Cass
On Feb 13, 2008 7:42 AM, B. <docile_body at yahoo.com> wrote:
> [Personally wouldn't haven't minded this when/if I was
> single ... what a Hellish holiday it can be. - B.]
>
>
>
>
> http://edition.cnn.com/2008/WORLD/meast/02/12/saudi.valentine/index.html?iref=mpstoryview
>
> Saudi Arabia bans all things red ahead of Valentine's
> Day
>
> (CNN) -- Saudi Arabia has asked florists and gift
> shops to remove all red items until after Valentine's
> Day, calling the celebration of such a holiday a sin,
> local media reported Monday.
>
> With a ban on red gift items over Valentine's Day in
> Saudi Arabia, a black market in red roses has
> flowered.
>
> "As Muslims we shouldn't celebrate a non-Muslim
> celebration, especially this one that encourages
> immoral relations between unmarried men and women,"
> Sheikh Khaled Al-Dossari, a scholar in Islamic
> studies, told the Saudi Gazette, an English-language
> newspaper.
>
> Every year, officials with the conservative Muslim
> kingdom's Commission for the Promotion of Virtue and
> Prevention of Vice clamp down on shops a few days
> before February 14, instructing them to remove red
> roses, red wrapping paper, gift boxes and teddy bears.

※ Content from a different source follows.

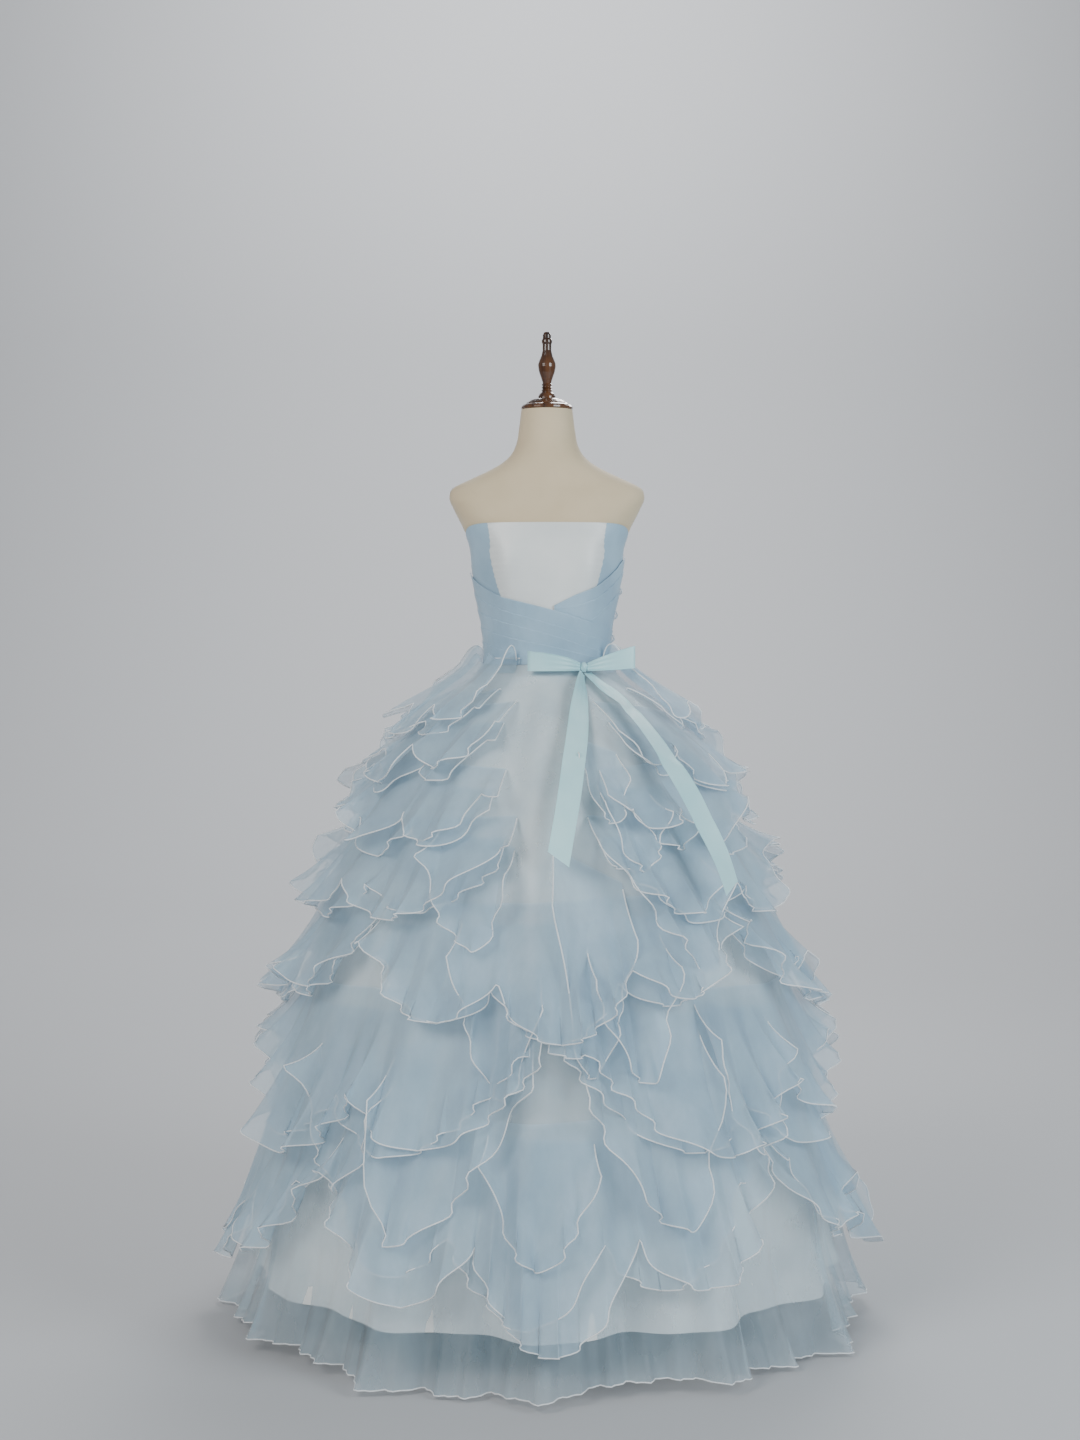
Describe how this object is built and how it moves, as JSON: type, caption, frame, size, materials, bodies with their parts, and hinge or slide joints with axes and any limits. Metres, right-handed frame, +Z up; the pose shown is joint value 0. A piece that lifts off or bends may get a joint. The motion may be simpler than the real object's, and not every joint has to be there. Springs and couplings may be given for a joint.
{
  "type": "ball gown on dress form",
  "caption": "Strapless ball gown with a pleated bodice, a ribbon bow and tiered organza flounces over a full skirt, on a limbless dress form with a turned wooden cap and a round stand.",
  "frame": {"origin": "centre of the stand base's underside, on the floor", "axes": "+Z up along the stand's pole; the gown's front faces -Y; +X is to the right as seen from the front"},
  "size_m": [1.3084, 1.3318, 1.8345],
  "materials": {
    "form_cover": "matte",
    "turned_wood": "gloss",
    "stand_steel": "satin",
    "white_satin": "satin",
    "blue_organza": "satin",
    "bodice_organza": "satin",
    "aqua_ribbon": "gloss"
  },
  "bodies": {
    "root": {"bodice_back_closure": "white_satin", "bodice_back_left": "bodice_organza", "bodice_back_right": "bodice_organza", "bodice_centre_front": "white_satin", "bodice_side_front_left": "bodice_organza", "bodice_side_front_right": "bodice_organza", "bow_knot": "aqua_ribbon", "bow_loop_left": "aqua_ribbon", "bow_loop_right": "aqua_ribbon", "bow_tail_left": "aqua_ribbon", "bow_tail_right": "aqua_ribbon", "finial": "turned_wood", "flounce_a1": "blue_organza", "flounce_a2": "blue_organza", "flounce_a3": "blue_organza", "flounce_a4": "blue_organza", "flounce_b1": "blue_organza", "flounce_b2": "blue_organza", "flounce_b3": "blue_organza", "flounce_b4": "blue_organza", "flounce_c1": "blue_organza", "flounce_c2": "blue_organza", "flounce_c3": "blue_organza", "flounce_c4": "blue_organza", "flounce_d1": "blue_organza", "flounce_d2": "blue_organza", "flounce_d3": "blue_organza", "flounce_d4": "blue_organza", "flounce_e1": "blue_organza", "flounce_e2": "blue_organza", "flounce_e3": "blue_organza", "flounce_e4": "blue_organza", "flounce_f1": "blue_organza", "flounce_f2": "blue_organza", "flounce_f3": "blue_organza", "flounce_f4": "blue_organza", "flounce_g1": "blue_organza", "flounce_g2": "blue_organza", "flounce_g3": "blue_organza", "flounce_g4": "blue_organza", "form_body": "form_cover", "neck_cap": "turned_wood", "overskirt": "blue_organza", "satin_underskirt": "white_satin", "side_frill": "blue_organza", "stand_base": "stand_steel", "stand_collar": "stand_steel", "stand_pole": "stand_steel", "waist_header_frill": "blue_organza", "wrap_left_pleat_1": "bodice_organza", "wrap_left_pleat_2": "bodice_organza", "wrap_left_pleat_3": "bodice_organza", "wrap_left_pleat_4": "bodice_organza", "wrap_left_pleat_5": "bodice_organza", "wrap_right_pleat_1": "bodice_organza", "wrap_right_pleat_2": "bodice_organza", "wrap_right_pleat_3": "bodice_organza"}
  },
  "joints": []
}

> On the eve of the holiday, they raid stores and seize
> symbols of love.
>
> The virtue and vice squad is a police force of several
> thousand charged with, among other things, enforcing
> dress codes and segregating the sexes. Saudi Arabia,
> which follows a strict interpretation of Islam called
> Wahhabism, punishes unrelated women and men who mingle
> in public.
>
> Ahmed Al-Omran, a university student in Riyadh, told
> CNN that the government decision will give the
> international media another reason to make fun of the
> Saudis "but I think that we got used to that by now."
>
> "I think what they are doing is ridiculous," said
> Al-Omran, who maintains the blog 'Saudi Jeans.' "What
> the conservatives in this country need to learn is
> something called 'tolerance.' If they don't see the
> permissibility of celebrating such an occasion, then
> fine -- they should not celebrate it. But they have to
> know they have no right to impose their point of view
> on others."
>
> Because of the ban on red roses, a black market has
> flowered ahead of Valentine's Day. Roses that normally
> go for five Saudi riyal ($1.30) fetch up to 30 riyal
> ($8) on February 14, the Saudi Gazette said.
>
> "Sometimes we deliver the bouquets in the middle of
> the night or early morning, to avoid suspicion," one
> florist told the paper.
> Saudi Arabia has often come under criticism for its
> treatment of women, most recently in a United Nations
> report that blasted the kingdom for widespread
> discrimination. Under Saudi law, women are subject to
> numerous restrictions, including a prohibition against
> driving and a requirement that they get a man's
> permission to travel or have surgery.
>
> A businesswoman told the Times of London this month
> that she was detained and strip-searched by the
> religious police for holding a meeting in a coffee
> shop with male colleagues.
>
> Two years ago, a teenager was raped by seven men who
> found her alone with a man unrelated to her. The
> government sentenced the 19-year-old woman to 200
> lashes and six months in prison for being in the
> company of a man who wasn't a family member or her
> husband. She was later pardoned. The seven rapists
> were sentenced to two to nine years in prison.